━━━━━ Source data

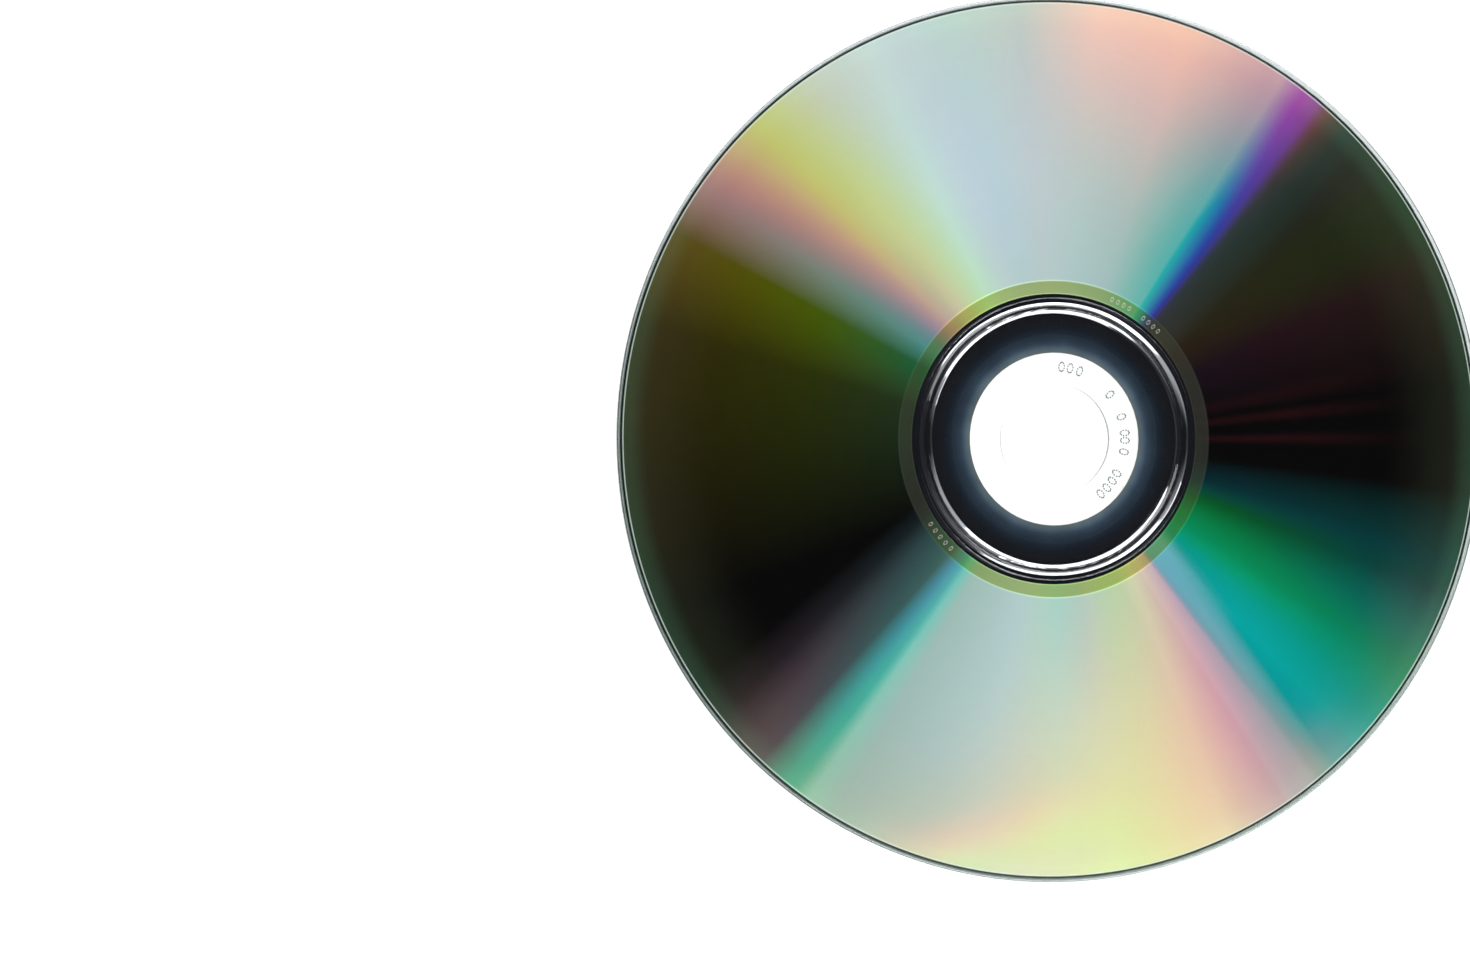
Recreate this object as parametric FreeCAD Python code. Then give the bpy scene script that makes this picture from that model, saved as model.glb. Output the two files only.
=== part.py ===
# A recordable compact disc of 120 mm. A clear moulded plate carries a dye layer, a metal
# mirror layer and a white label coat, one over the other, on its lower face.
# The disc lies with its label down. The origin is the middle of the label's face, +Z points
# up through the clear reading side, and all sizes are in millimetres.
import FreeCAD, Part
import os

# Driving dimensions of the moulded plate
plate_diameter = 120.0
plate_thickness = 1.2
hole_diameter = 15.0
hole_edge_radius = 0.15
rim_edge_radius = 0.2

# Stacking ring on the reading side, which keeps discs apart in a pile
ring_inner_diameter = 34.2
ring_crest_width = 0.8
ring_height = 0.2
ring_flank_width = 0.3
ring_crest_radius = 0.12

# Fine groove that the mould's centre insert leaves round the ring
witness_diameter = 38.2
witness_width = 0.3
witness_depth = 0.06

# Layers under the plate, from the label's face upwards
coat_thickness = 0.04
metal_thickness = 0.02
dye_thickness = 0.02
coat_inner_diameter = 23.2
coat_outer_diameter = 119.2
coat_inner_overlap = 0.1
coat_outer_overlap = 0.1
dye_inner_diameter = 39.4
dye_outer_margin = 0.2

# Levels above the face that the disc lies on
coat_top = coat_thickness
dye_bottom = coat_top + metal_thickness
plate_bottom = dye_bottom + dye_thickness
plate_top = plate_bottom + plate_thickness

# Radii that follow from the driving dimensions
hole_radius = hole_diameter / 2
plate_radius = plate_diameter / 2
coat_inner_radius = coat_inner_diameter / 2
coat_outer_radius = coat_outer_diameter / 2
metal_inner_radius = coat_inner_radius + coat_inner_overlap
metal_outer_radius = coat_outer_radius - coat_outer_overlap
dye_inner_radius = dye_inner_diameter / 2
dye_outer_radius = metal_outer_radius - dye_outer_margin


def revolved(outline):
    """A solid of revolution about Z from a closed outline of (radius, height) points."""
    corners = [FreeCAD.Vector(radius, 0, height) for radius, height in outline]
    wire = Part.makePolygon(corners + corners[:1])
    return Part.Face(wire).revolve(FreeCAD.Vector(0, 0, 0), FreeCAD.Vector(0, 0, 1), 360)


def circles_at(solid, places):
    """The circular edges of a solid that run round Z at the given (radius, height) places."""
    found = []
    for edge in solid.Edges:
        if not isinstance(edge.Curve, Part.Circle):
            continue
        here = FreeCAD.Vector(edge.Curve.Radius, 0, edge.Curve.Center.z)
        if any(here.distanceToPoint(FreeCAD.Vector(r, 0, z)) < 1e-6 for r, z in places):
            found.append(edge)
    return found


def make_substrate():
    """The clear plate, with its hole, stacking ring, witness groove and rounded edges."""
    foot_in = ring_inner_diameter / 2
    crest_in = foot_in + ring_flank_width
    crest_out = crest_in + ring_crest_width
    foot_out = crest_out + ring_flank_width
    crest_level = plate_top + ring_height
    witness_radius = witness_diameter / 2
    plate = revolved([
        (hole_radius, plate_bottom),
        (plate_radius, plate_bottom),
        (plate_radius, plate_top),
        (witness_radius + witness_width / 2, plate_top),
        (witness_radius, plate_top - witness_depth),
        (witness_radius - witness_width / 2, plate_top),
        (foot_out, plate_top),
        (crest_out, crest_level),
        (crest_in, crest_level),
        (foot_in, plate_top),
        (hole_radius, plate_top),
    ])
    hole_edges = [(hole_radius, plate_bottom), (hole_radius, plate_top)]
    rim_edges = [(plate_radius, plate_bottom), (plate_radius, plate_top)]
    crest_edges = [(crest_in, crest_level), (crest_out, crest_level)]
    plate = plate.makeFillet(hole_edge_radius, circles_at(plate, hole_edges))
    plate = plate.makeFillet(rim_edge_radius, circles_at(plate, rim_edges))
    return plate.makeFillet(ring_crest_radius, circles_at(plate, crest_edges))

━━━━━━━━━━

### Exercise directions
Which lines in the data above contain "that"? Show each one.

### In response
Recreate this object as parametric FreeCAD Python code. Then give the bpy scene script that makes this picture from that model, saved as model.glb. Output the two files only.
# Fine groove that the mould's centre insert leaves round the ring
# Levels above the face that the disc lies on
# Radii that follow from the driving dimensions
    """The circular edges of a solid that run round Z at the given (radius, height) places."""